- [Problem description]
Find the line containing "Break this object". Return it and every line after it, unchanged, up to and including the last line.

***** Data for this task *****

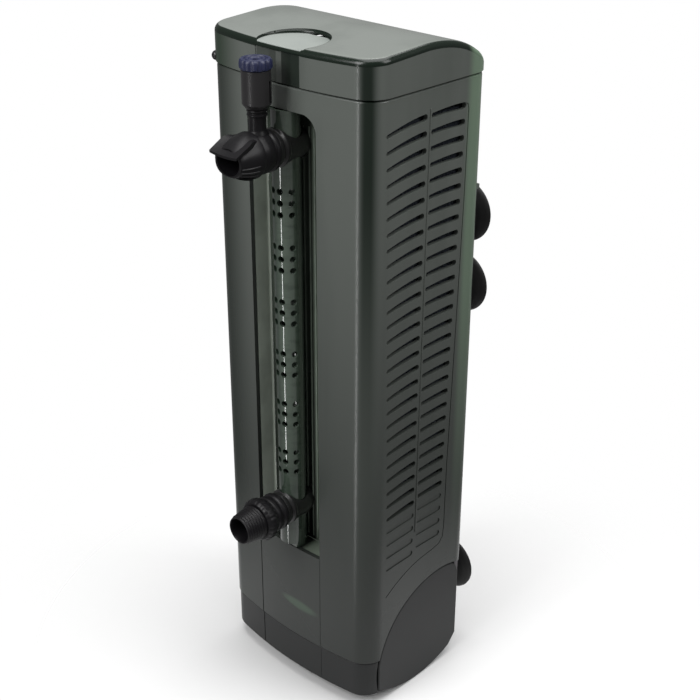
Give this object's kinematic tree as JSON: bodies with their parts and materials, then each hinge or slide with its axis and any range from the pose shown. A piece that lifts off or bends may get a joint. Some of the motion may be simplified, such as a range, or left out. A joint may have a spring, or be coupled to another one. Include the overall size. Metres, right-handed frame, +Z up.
{
  "type": "internal aquarium canister filter",
  "caption": "internal aquarium filter with a louvred smoke-green casing, front spray tube, swivel nozzle with air valve, threaded lower outlet and a suction-cup bracket",
  "frame": {"origin": "on the aquarium glass, centred between the suction cups, level with the foot of the front skirt", "axes": "+Z up; the front with the outlets faces -Y; the suction cups face +Y and touch the glass plane at y = 0; +X is the side on the right when facing the front from behind the part"},
  "size_m": [0.1026, 0.1241, 0.336],
  "materials": {
    "casing": "smoke-tinted, glossy, fine moulding marks",
    "clear_green": "translucent green, glossy",
    "neck_black": "satin",
    "base_grey": "satin",
    "knob_navy": "satin",
    "pin_steel": "brushed",
    "nozzle_plum": "satin",
    "foam": "open-cell, rough",
    "carbon": "granular",
    "ceramic": "matte, fired",
    "cup_rubber": "soft sheen",
    "motor_white": "satin",
    "copper": "enamelled wire",
    "bracket_grey": "satin"
  },
  "bodies": {
    "bracket": {"mounting_bracket": "bracket_grey", "suction_cup_1_right": "cup_rubber", "suction_cup_1_left": "cup_rubber", "suction_cup_2_right": "cup_rubber", "suction_cup_2_left": "cup_rubber", "suction_cup_3_right": "cup_rubber", "suction_cup_3_left": "cup_rubber"},
    "casing": {"casing_shell": "casing", "front_channel": "clear_green", "spray_tube": "clear_green", "upper_tee": "neck_black", "lower_tee": "neck_black", "base_skirt": "base_grey", "riser_duct": "base_grey", "lid_hinge_pin": "pin_steel", "media_tray": "base_grey", "foam_pad_right": "foam", "foam_pad_left": "foam", "carbon_cartridge_right": "carbon", "carbon_cartridge_left": "carbon", "media_basket": "base_grey", "bio_media": "ceramic"},
    "lid": {"lid": "casing", "lid_tab": "casing"},
    "selector": {"flow_selector": "knob_navy"},
    "nozzle_collar": {"nozzle_collar": "nozzle_plum", "air_valve_body": "nozzle_plum"},
    "air_knob": {"air_valve_knob": "knob_navy"},
    "nozzle": {"nozzle": "nozzle_plum"},
    "lower_outlet": {"lower_collar": "nozzle_plum", "threaded_outlet": "nozzle_plum"},
    "motor_unit": {"motor_housing": "base_grey", "motor_cover": "base_grey", "cable_gland": "cup_rubber", "rotor_well": "motor_white", "stator_core": "pin_steel", "coil_right": "copper", "coil_left": "copper", "lower_bushing": "cup_rubber", "upper_bushing": "cup_rubber", "impeller_shaft": "ceramic", "pump_cover": "base_grey"},
    "impeller": {"rotor_magnet": "neck_black", "impeller": "motor_white"}
  },
  "joints": [
    {"name": "casing_lift", "type": "slide", "parent": "bracket", "child": "casing", "axis": [0, 0, 1], "range_m": [0, 0.03]},
    {"name": "lid_hinge", "type": "hinge", "parent": "casing", "child": "lid", "pos_m": [0, -0.0077, 0.31215], "axis": [-1, 0, 0], "range_deg": [0, 70]},
    {"name": "selector_turn", "type": "hinge", "parent": "casing", "child": "selector", "pos_m": [0, -0.0693, 0.2844], "axis": [0, 0, 1], "range_deg": [-45, 45]},
    {"name": "collar_swing", "type": "hinge", "parent": "casing", "child": "nozzle_collar", "pos_m": [0, -0.0983, 0.2844], "axis": [0, -1, 0], "range_deg": [-60, 60]},
    {"name": "air_knob_turn", "type": "hinge", "parent": "nozzle_collar", "child": "air_knob", "pos_m": [0, -0.104, 0.3208], "axis": [0, 0, 1], "range_deg": [0, 270]},
    {"name": "nozzle_spin", "type": "hinge", "parent": "nozzle_collar", "child": "nozzle", "pos_m": [0, -0.1086, 0.2844], "axis": [0, -1, 0], "continuous": true},
    {"name": "outlet_turn", "type": "hinge", "parent": "casing", "child": "lower_outlet", "pos_m": [0, -0.0983, 0.0994], "axis": [0, -1, 0], "range_deg": [-90, 90]},
    {"name": "motor_release", "type": "hinge", "parent": "casing", "child": "motor_unit", "pos_m": [0, -0.0337, 0.0105], "axis": [1, 0, 0], "range_deg": [0, 30]},
    {"name": "impeller_spin", "type": "hinge", "parent": "motor_unit", "child": "impeller", "pos_m": [0, -0.0387, 0.036], "axis": [0, 0, 1], "continuous": true}
  ]
}
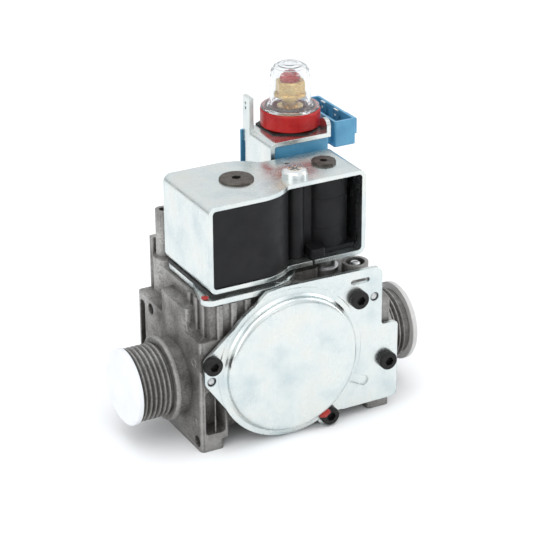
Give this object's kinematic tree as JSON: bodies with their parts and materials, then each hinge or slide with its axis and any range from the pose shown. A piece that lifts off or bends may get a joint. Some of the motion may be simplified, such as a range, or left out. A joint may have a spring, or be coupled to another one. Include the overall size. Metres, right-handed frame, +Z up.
{
  "type": "gas valve",
  "caption": "Boiler gas valve with solenoid coils under a bracket, a round diaphragm regulator, a modulator with adjusters, and threaded inlet and outlet.",
  "frame": {"origin": "on the base plane, under the middle of the flow axis", "axes": "+X along the gas flow from inlet to outlet, -Y towards the diaphragm cover, +Z up towards the modulator"},
  "size_m": [0.1124, 0.0714, 0.119],
  "materials": {
    "cast_aluminium": "sand-grey die-cast aluminium, as cast",
    "zinc_plate": "bright zinc-plated sheet",
    "zinc_screw": "bright zinc-plated steel",
    "black_steel": "blackened steel, oiled",
    "steel": "machined steel",
    "aluminium": "turned aluminium",
    "brass": "turned brass",
    "tin_plate": "tinned brass",
    "strainer_mesh": "stainless mesh",
    "rubber": "black nitrile rubber",
    "black_plastic": "black moulded plastic, satin",
    "blue_plastic": "blue moulded plastic",
    "red_plastic": "red moulded plastic",
    "red_lacquer": "red tamper lacquer",
    "clear_plastic": "clear plastic",
    "white_plastic": "white plastic",
    "natural_plastic": "natural translucent plastic"
  },
  "bodies": {
    "valve": {"valve_body": "cast_aluminium", "diaphragm_cover": "zinc_plate", "solenoid_base_plate": "zinc_plate", "coil_bracket": "zinc_plate", "modulator_bracket": "zinc_plate", "bracket_screw": "zinc_screw", "base_plate_screws": "zinc_screw", "cover_screws": "black_steel", "core_screw_left": "black_steel", "core_screw_right": "black_steel", "modulator_locknut": "black_steel", "cover_pins": "steel", "core_tube_right": "steel", "regulator_spring": "steel", "core_tube_left": "steel", "fixed_core_left": "steel", "fixed_core_right": "steel", "armature_spring_left": "steel", "armature_spring_right": "steel", "modulator_spring": "steel", "rear_plug": "aluminium", "regulator_seat": "brass", "seat_left": "brass", "seat_right": "brass", "modulator_tube": "brass", "modulator_jet": "brass", "modulator_terminals": "tin_plate", "coil_pins": "tin_plate", "inlet_strainer": "strainer_mesh", "main_diaphragm": "rubber", "rear_plug_oring": "rubber", "body_gasket": "rubber", "coil_gasket": "rubber", "tube_oring_left": "rubber", "tube_oring_right": "rubber", "coil_left": "black_plastic", "coil_right": "black_plastic", "coil_socket": "black_plastic", "modulator_coil": "blue_plastic", "modulator_connector": "blue_plastic", "adjuster_ring": "red_plastic", "cover_seal": "red_lacquer", "plate_seal": "red_lacquer"},
    "regulator": {"diaphragm_plate": "aluminium", "regulator_stem": "steel", "regulator_valve": "rubber"},
    "left_armature": {"armature_left": "steel", "seal_disc_left": "rubber"},
    "right_armature": {"armature_right": "steel", "seal_disc_right": "rubber"},
    "plunger": {"modulator_plunger": "steel"},
    "upper_adjuster": {"brass_nut": "brass"},
    "inner_adjuster": {"adjuster_screw": "red_plastic"},
    "clear_cap": {"modulator_cap": "clear_plastic"},
    "inlet_plug": {"inlet_cap": "white_plastic"},
    "outlet_plug": {"outlet_cap": "natural_plastic"},
    "outlet_test": {"outlet_test_screw": "steel"},
    "inlet_test": {"inlet_test_screw": "steel"}
  },
  "joints": [
    {"name": "regulator_slide", "type": "slide", "parent": "valve", "child": "regulator", "axis": [0, 1, 0], "range_m": [0, 0.002], "stiffness_N_per_m": 200, "springref_m": -0.003, "deforming": ["regulator_spring", "main_diaphragm"]},
    {"name": "left_armature_slide", "type": "slide", "parent": "valve", "child": "left_armature", "axis": [0, 0, 1], "range_m": [0, 0.0033], "stiffness_N_per_m": 400, "springref_m": -0.004, "deforming": ["armature_spring_left"]},
    {"name": "right_armature_slide", "type": "slide", "parent": "valve", "child": "right_armature", "axis": [0, 0, 1], "range_m": [0, 0.002], "stiffness_N_per_m": 200, "springref_m": -0.003, "deforming": ["armature_spring_right"]},
    {"name": "plunger_slide", "type": "slide", "parent": "valve", "child": "plunger", "axis": [0, 0, 1], "range_m": [0, 0.002], "stiffness_N_per_m": 120, "springref_m": -0.003, "deforming": ["modulator_spring"]},
    {"name": "upper_adjuster_turn", "type": "hinge", "parent": "valve", "child": "upper_adjuster", "pos_m": [0.0249, 0.026, 0.109], "axis": [0, 0, 1], "range_deg": [-360, 360]},
    {"name": "inner_adjuster_turn", "type": "hinge", "parent": "valve", "child": "inner_adjuster", "pos_m": [0.0249, 0.026, 0.114], "axis": [0, 0, 1], "range_deg": [-360, 360]},
    {"name": "clear_cap_lift", "type": "slide", "parent": "valve", "child": "clear_cap", "axis": [0, 0, 1], "range_m": [0, 0.03]},
    {"name": "inlet_plug_pull", "type": "slide", "parent": "valve", "child": "inlet_plug", "axis": [-1, 0, 0], "range_m": [0, 0.02]},
    {"name": "outlet_plug_pull", "type": "slide", "parent": "valve", "child": "outlet_plug", "axis": [1, 0, 0], "range_m": [0, 0.02]},
    {"name": "outlet_test_turn", "type": "hinge", "parent": "valve", "child": "outlet_test", "pos_m": [0.0326, -0.0082, 0.0505], "axis": [0, 0, 1], "range_deg": [0, 720]},
    {"name": "inlet_test_turn", "type": "hinge", "parent": "valve", "child": "inlet_test", "pos_m": [0.001, 0.0226, 0.047], "axis": [0, 0, 1], "range_deg": [0, 720]}
  ]
}
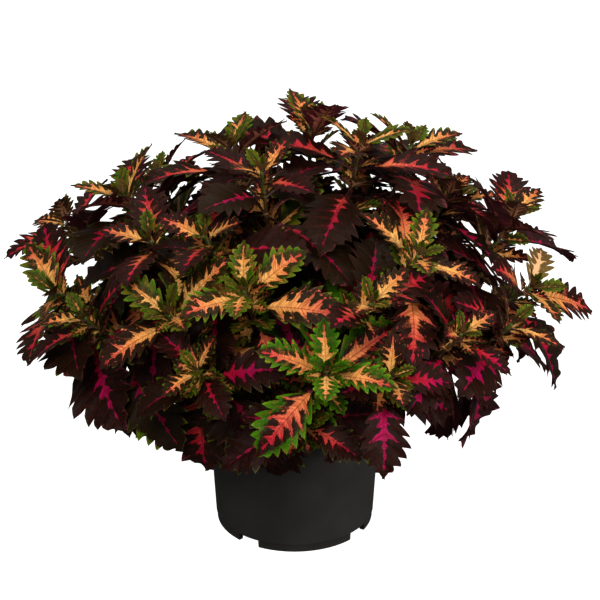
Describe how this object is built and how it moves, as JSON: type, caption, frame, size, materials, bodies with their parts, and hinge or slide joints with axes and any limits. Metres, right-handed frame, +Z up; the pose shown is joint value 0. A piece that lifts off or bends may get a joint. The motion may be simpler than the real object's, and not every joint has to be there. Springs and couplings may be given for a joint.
{
  "type": "potted coleus",
  "caption": "Bushy potted coleus: a rounded mound of square leafy stems with dark, toothed, orange-splashed leaves, rooted in peat in a round black nursery pot",
  "frame": {"origin": "the middle of the pot's foot, on the surface that the pot stands on", "axes": "+Z up; -Y to the front of the plant, the side that the pot's four foot notches are counted from; +X to the plant's right as seen from the front"},
  "size_m": [0.5004, 0.4126, 0.3717],
  "materials": {
    "pot": "satin, faint grain",
    "peat": "loose moist peat, rough",
    "leaf": "living leaf and square stem, soft sheen"
  },
  "bodies": {
    "root": {"pot": "pot", "peat": "peat", "leafy_stem_01": "leaf", "leafy_stem_02": "leaf", "leafy_stem_03": "leaf", "leafy_stem_04": "leaf", "leafy_stem_05": "leaf", "leafy_stem_06": "leaf", "leafy_stem_07": "leaf", "leafy_stem_08": "leaf", "leafy_stem_09": "leaf", "leafy_stem_10": "leaf", "leafy_stem_11": "leaf", "leafy_stem_12": "leaf", "leafy_stem_13": "leaf", "leafy_stem_14": "leaf", "leafy_stem_15": "leaf", "leafy_stem_16": "leaf", "leafy_stem_17": "leaf", "leafy_stem_18": "leaf", "leafy_stem_19": "leaf", "leafy_stem_20": "leaf", "leafy_stem_21": "leaf", "leafy_stem_22": "leaf", "leafy_stem_23": "leaf", "leafy_stem_24": "leaf", "leafy_stem_25": "leaf", "leafy_stem_26": "leaf", "leafy_stem_27": "leaf", "leafy_stem_28": "leaf", "leafy_stem_29": "leaf", "leafy_stem_30": "leaf", "leafy_stem_31": "leaf"}
  },
  "joints": []
}
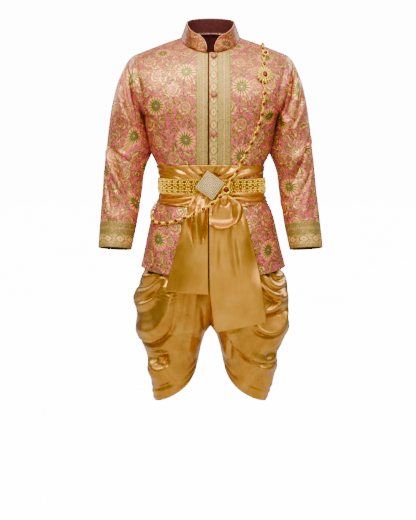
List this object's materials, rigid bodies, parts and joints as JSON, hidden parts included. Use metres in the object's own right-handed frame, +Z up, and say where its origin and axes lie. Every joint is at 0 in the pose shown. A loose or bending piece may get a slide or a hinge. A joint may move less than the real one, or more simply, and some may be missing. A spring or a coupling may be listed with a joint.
{
  "type": "men's chut thai suit with sash, belt and body chain",
  "caption": "Hollow worn Thai court suit: high-collared brocade jacket, draped knee-length satin trousers, tied sash, gilt link belt with a square buckle, and a jewelled chain.",
  "frame": {"origin": "middle of the neck opening, level with the seam between the collar and the shoulders, where the wearer holds the suit up", "axes": "+Z up, the front faces -Y, +X towards the wearer's left"},
  "size_m": [0.684, 0.3112, 1.1795],
  "materials": {
    "jacket_brocade": "woven brocade",
    "collar_brocade": "woven brocade",
    "button_cloth": "covered buttons",
    "trouser_satin": "satin",
    "sash_satin": "satin",
    "gilt": "polished gilt",
    "crystal": "rows of clear stones",
    "ruby_glass": "polished"
  },
  "bodies": {
    "root": {"jacket_front_left": "jacket_brocade", "jacket_front_right": "jacket_brocade", "jacket_back_left": "jacket_brocade", "jacket_back_right": "jacket_brocade", "sleeve_left": "jacket_brocade", "sleeve_right": "jacket_brocade", "collar": "collar_brocade", "button_1": "button_cloth", "button_2": "button_cloth", "button_3": "button_cloth", "trouser_leg_left": "trouser_satin", "trouser_leg_right": "trouser_satin", "sash_wrap": "sash_satin", "sash_tail_left": "sash_satin", "sash_tail_right": "sash_satin", "sash_loop": "sash_satin", "belt": "gilt", "belt_buckle": "crystal", "chain": "gilt", "brooch": "gilt", "chain_pendant": "ruby_glass"}
  },
  "joints": []
}
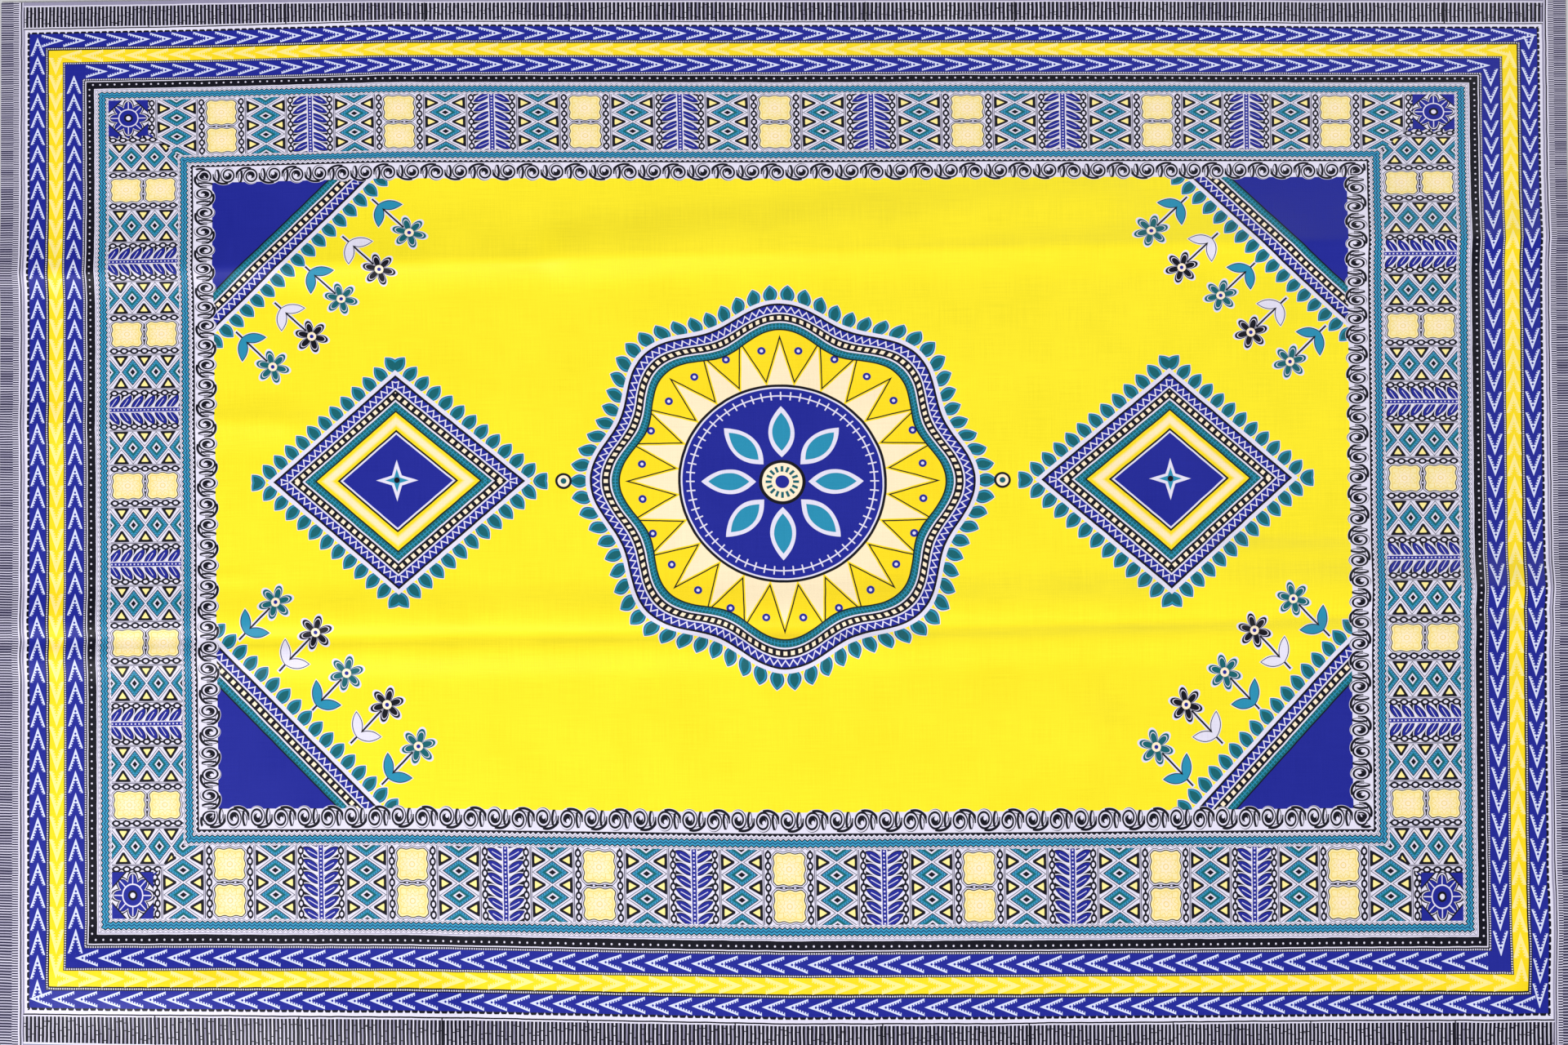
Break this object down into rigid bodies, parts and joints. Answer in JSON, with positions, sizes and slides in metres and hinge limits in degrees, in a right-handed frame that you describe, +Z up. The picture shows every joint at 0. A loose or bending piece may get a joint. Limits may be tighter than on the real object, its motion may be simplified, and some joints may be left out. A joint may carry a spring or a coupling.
{
  "type": "wax print fabric",
  "caption": "Length of bordered wax print cotton laid flat, with woven selvedges, cut ends and soft packing folds.",
  "frame": {"origin": "middle of the cloth's box, on the surface that it lies on", "axes": "+X towards the right selvedge, +Y towards the upper cut end, +Z up"},
  "size_m": [1.1764, 0.792, 0.0091],
  "materials": {
    "printed_cotton": "printed in yellow, blue, teal, black and white, with a light wax sheen"
  },
  "bodies": {
    "root": {"cloth_panel": "printed_cotton"}
  },
  "joints": []
}
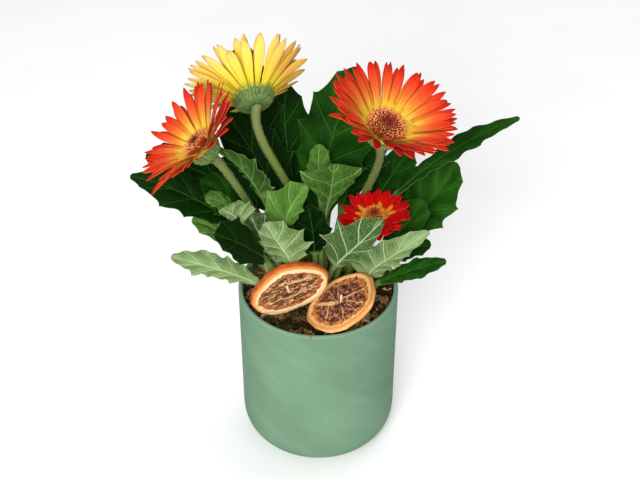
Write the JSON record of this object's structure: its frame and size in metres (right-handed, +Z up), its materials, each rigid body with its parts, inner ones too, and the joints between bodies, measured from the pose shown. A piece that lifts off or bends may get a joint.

*****

- [Task answer]
Break this object down into rigid bodies, parts and joints. Answer in JSON, with positions, sizes and slides in metres and hinge limits in degrees, in a right-handed frame that you describe, +Z up. The picture shows every joint at 0. A loose or bending piece may get a joint. Limits may be tighter than on the real object, its motion may be simplified, and some joints may be left out. A joint may carry a spring or a coupling.
{
  "type": "wax print fabric",
  "caption": "Length of bordered wax print cotton laid flat, with woven selvedges, cut ends and soft packing folds.",
  "frame": {"origin": "middle of the cloth's box, on the surface that it lies on", "axes": "+X towards the right selvedge, +Y towards the upper cut end, +Z up"},
  "size_m": [1.1764, 0.792, 0.0091],
  "materials": {
    "printed_cotton": "printed in yellow, blue, teal, black and white, with a light wax sheen"
  },
  "bodies": {
    "root": {"cloth_panel": "printed_cotton"}
  },
  "joints": []
}
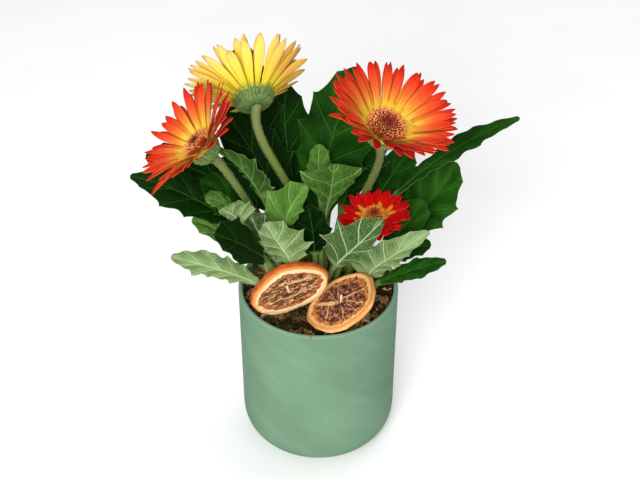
Write the JSON record of this object's structure: its frame and size in metres (right-handed, +Z up), its materials, each rigid body with its parts, inner ones too, and the joints between bodies, measured from the pose shown. A piece that lifts off or bends may get a joint.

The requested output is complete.